Ask a Tech: Oil Pressure, GPS Lock

A drop in oil temperature at higher altitudes on a twin Cessna and the loss of GPS signal on a Mooney both require skilled troubleshooting.

This month’s questions for the tech come from the pilot of a vintage twin Cessna with Continental IO-470 engines. A gear-up landing required engine teardown and ever since, one engine developed attention-getting oil pressure fluctuations. IA Mike Berry helps sort it out. And, a Mooney owner battles GPS navigator reception problems, and Larry Anglisano points the troubleshooting in the right direction. First, the oil pressure trouble.

Upon cold startup, the engines’ oil pressure goes to the upper middle of the green, nice and quick.

When warm and in cruise below 5,000 feet, both engines stabilize at the lowest end of the green. The CHTs (320) and oil temps (middle) are good. I run at 50 degrees lean of peak. My first two oil analyses looked just fine (I’ve put 50 hours on it—oil burn with Aeroshell 100W appears to be one quart every seven hours on the left engine and every 12 hours on the right). Compressions are good, no metal contamination, and so on.

The weird part comes when I climb to higher altitudes—the oil pressures on both engines drop below the green by almost one “tick.” At 12,500 I get a little nervous and every change in engine sound startles me. When I descend, the pressures go back into the green.

My A&P tells me that these particular engines don’t have the adjustable “spring” for oil pressure. We can take the units out and try to stretch the spring, but if that doesn’t help, my only alternative is to rebuild the engines. So, two questions: What is causing the drop in oil pressure as I climb? And, can these engines be adjusted?

The drop in oil pressure at altitude is the result of a slight increase in oil temperature. Thin air at altitude changes the cooling characteristics of the oil.

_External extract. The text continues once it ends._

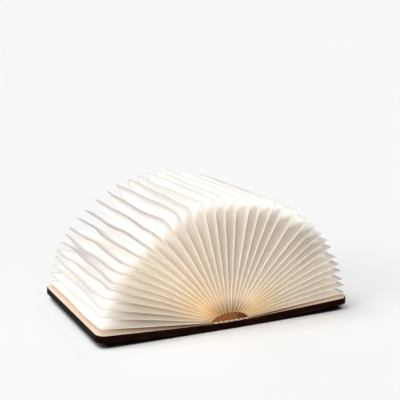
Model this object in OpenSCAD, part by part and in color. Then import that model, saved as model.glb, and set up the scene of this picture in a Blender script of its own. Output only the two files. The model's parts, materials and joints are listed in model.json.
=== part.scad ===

Baffling and cooler surface area don’t respond the same to thin air as they do to “thick air” found at lower altitudes. It only takes a slight change in oil temperature to cause a significant change in pressure—especially on a marginal engine. The relief valve in your engine oil pump contains a spring that is no longer produced. You can add washers under the spring to get some added pressure or you may want to try replacing the spring with one of the styles used on some Lycomings. A caveat and potential deal breaker, depending on whether your mechanic would sign it off for testing: It’s not an approved change and you would want to experiment with it, but I have heard of people doing just that.

The other option is to replace your oil pump with a used pump of a newer style—one that contains the adjustable relief valve. Serviceable pumps can be purchased from salvage suppliers (Wentworth Industries first comes to mind) for about $1000 and the new relief-valve kit will run about $500.

I recently bought an older Mooney that has a Garmin GNS 430W GPS navigator. This GPS started life as a non-WAAS GNS 430 until the previous owner had it converted to the WAAS-equipped GNS 430W. It was done by an avionics shop and the logbook entry said that the unit was shipped to Garmin for the WAAS upgrade and the shop replaced the GPS antenna.

The problem I’m having is that when I transmit on the secondary navcomm (a King KX155), the GPS signal on the GNS 430W drops off. It takes over one minute for the unit to reestablish a lock-on. Is the problem in the KX155 or the GNS 430W?

It might not be in either unit. A WAAS GPS upgrade to the legacy GNS navigator not only requires changing the antenna, but it often requires changing the coaxial antenna cable that runs from the antenna to the GPS.

Many early non-precision approach-capable navigators were installed with non-shielded antenna cable. That spec was tightened up with WAAS certifications and you’ll want to be sure the installation in your Mooney has low-loss twin-shielded coax.

While you’re at it, check the condition of the comm antennas and their cabling. They can be a source of stray RF and will shut down a GPS receiver.